*EXERCISE*: Extract the data exactly, missing nothing.

*RECORDED INFORMATION*:

============================================================

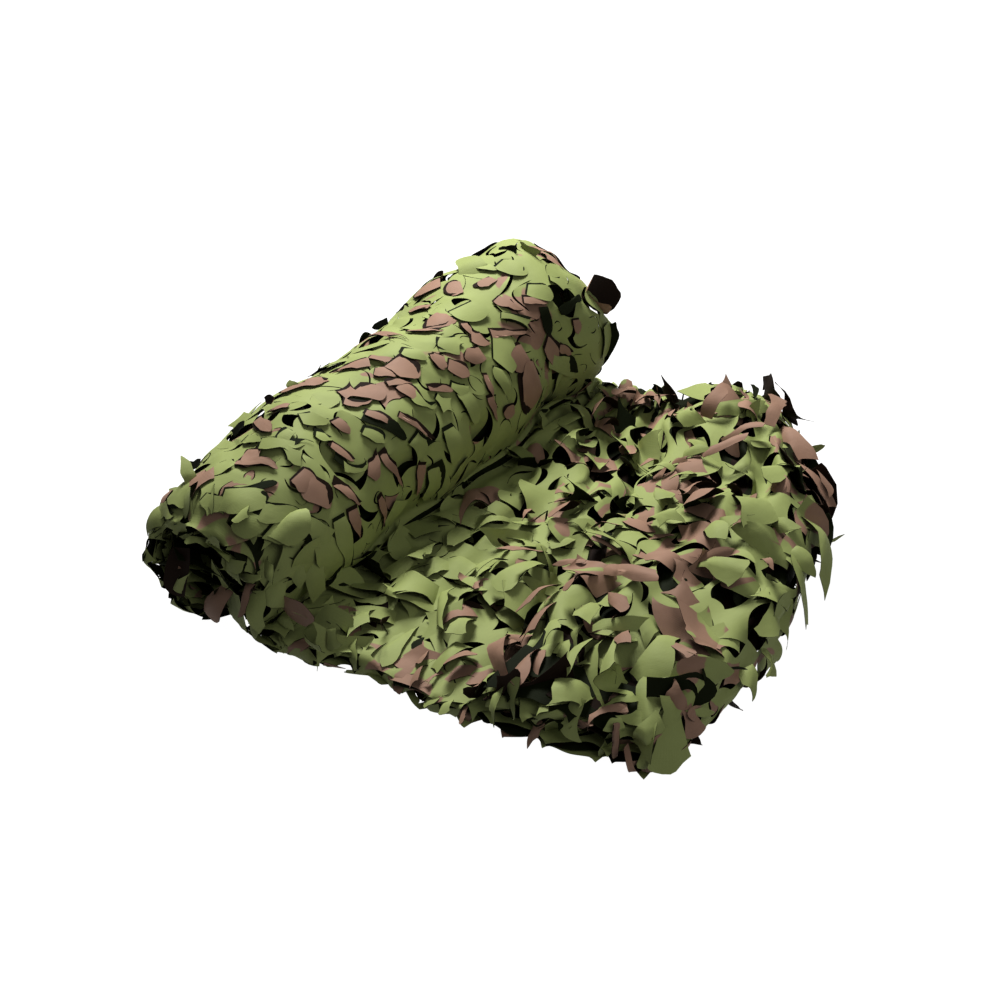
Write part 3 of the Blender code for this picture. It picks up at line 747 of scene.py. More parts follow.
gather = {
    "step": (0.002, 0.006),  # spacing of the table, across and along
    "margin": (0.02, 0.04),
    # how the folds wander: share of a wave, stretch across, and length of the noise
    "wander": ((0.35, 0.3, 0.11), (0.6, 0.4, 0.30)),
    "steepness": (0.60, 0.55, 0.085),  # least, how much more, and over what length that changes
}


def gatherFolds(width, low, high, amplitude, length, seed):
    # Folds that run along the roll: a table of how far across each flat place comes to lie, and how high.
    noise = cloudNoise(seed)
    step, (marginAcross, marginAlong) = gather["step"], gather["margin"]
    s = np.arange(-marginAcross, width + marginAcross, step[0])
    v = np.arange(low - marginAlong, high + marginAlong, step[1])
    ss, vv = np.meshgrid(s, v, indexing="ij")
    waves = ss / length
    for share, stretch, reach in gather["wander"]:
        waves = waves + share * noise(ss * stretch, vv, reach)
    least, more, reach = gather["steepness"]
    slope = amplitude * (least + more * noise(ss, vv, reach)) * np.sin(2 * np.pi * waves)
    across, height = np.cumsum(np.cos(slope), axis=0) * step[0], np.cumsum(np.sin(slope), axis=0) * step[0]
    window = max(3, int(length / step[0]))
    padded = np.pad(height, ((window // 2, window - 1 - window // 2), (0, 0)), mode="edge")
    total = np.cumsum(np.concatenate((np.zeros((1, len(v))), padded)), axis=0)
    height = height - (total[window:] - total[:-window]) / window
    table = np.stack((across, height, slope), -1)

    def at(place):
        i = np.clip((place[:, 0] - s[0]) / step[0], 0, len(s) - 1.001)
        j = np.clip((place[:, 1] - v[0]) / step[1], 0, len(v) - 1.001)
        return readTable(table, i, j).T

    return at, float(across[-1].mean())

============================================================

*OUTPUT OF THE TASK*:
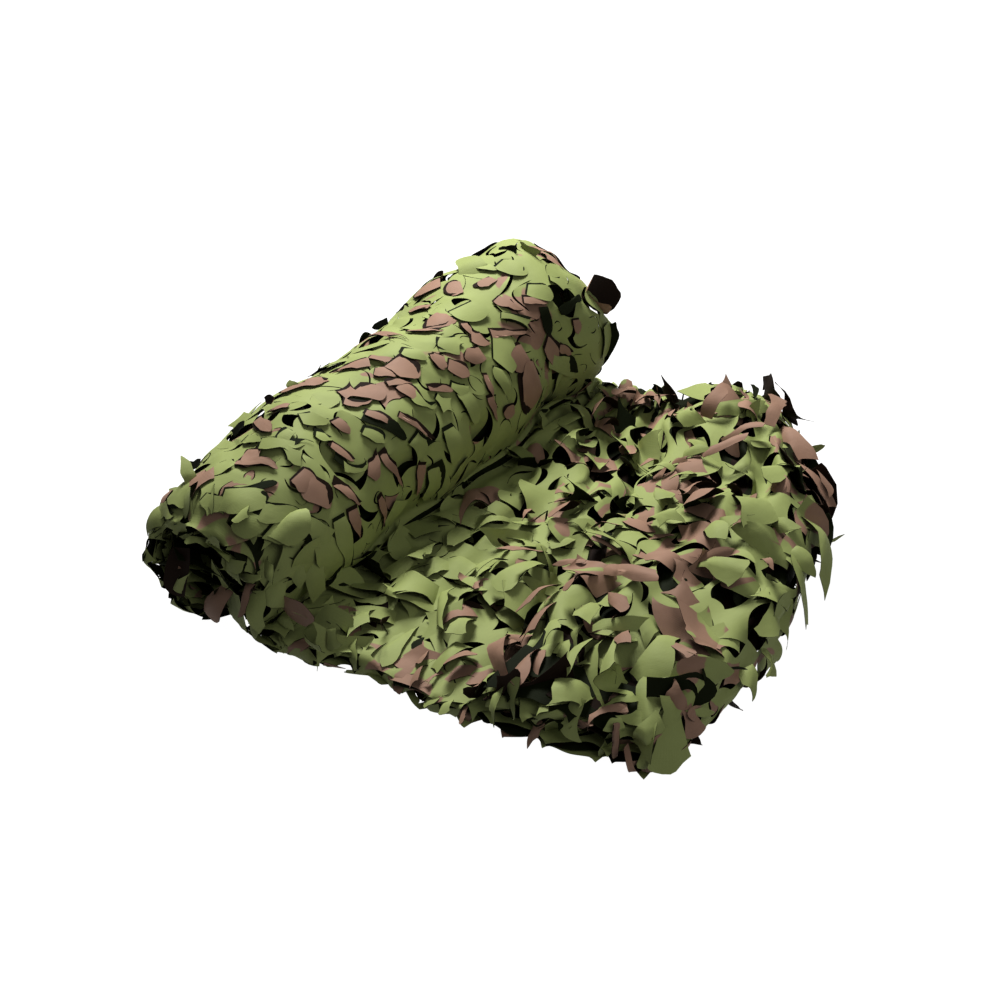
Write part 3 of the Blender code for this picture. It picks up at line 747 of scene.py. More parts follow.
gather = {
    "step": (0.002, 0.006),  # spacing of the table, across and along
    "margin": (0.02, 0.04),
    # how the folds wander: share of a wave, stretch across, and length of the noise
    "wander": ((0.35, 0.3, 0.11), (0.6, 0.4, 0.30)),
    "steepness": (0.60, 0.55, 0.085),  # least, how much more, and over what length that changes
}


def gatherFolds(width, low, high, amplitude, length, seed):
    # Folds that run along the roll: a table of how far across each flat place comes to lie, and how high.
    noise = cloudNoise(seed)
    step, (marginAcross, marginAlong) = gather["step"], gather["margin"]
    s = np.arange(-marginAcross, width + marginAcross, step[0])
    v = np.arange(low - marginAlong, high + marginAlong, step[1])
    ss, vv = np.meshgrid(s, v, indexing="ij")
    waves = ss / length
    for share, stretch, reach in gather["wander"]:
        waves = waves + share * noise(ss * stretch, vv, reach)
    least, more, reach = gather["steepness"]
    slope = amplitude * (least + more * noise(ss, vv, reach)) * np.sin(2 * np.pi * waves)
    across, height = np.cumsum(np.cos(slope), axis=0) * step[0], np.cumsum(np.sin(slope), axis=0) * step[0]
    window = max(3, int(length / step[0]))
    padded = np.pad(height, ((window // 2, window - 1 - window // 2), (0, 0)), mode="edge")
    total = np.cumsum(np.concatenate((np.zeros((1, len(v))), padded)), axis=0)
    height = height - (total[window:] - total[:-window]) / window
    table = np.stack((across, height, slope), -1)

    def at(place):
        i = np.clip((place[:, 0] - s[0]) / step[0], 0, len(s) - 1.001)
        j = np.clip((place[:, 1] - v[0]) / step[1], 0, len(v) - 1.001)
        return readTable(table, i, j).T

    return at, float(across[-1].mean())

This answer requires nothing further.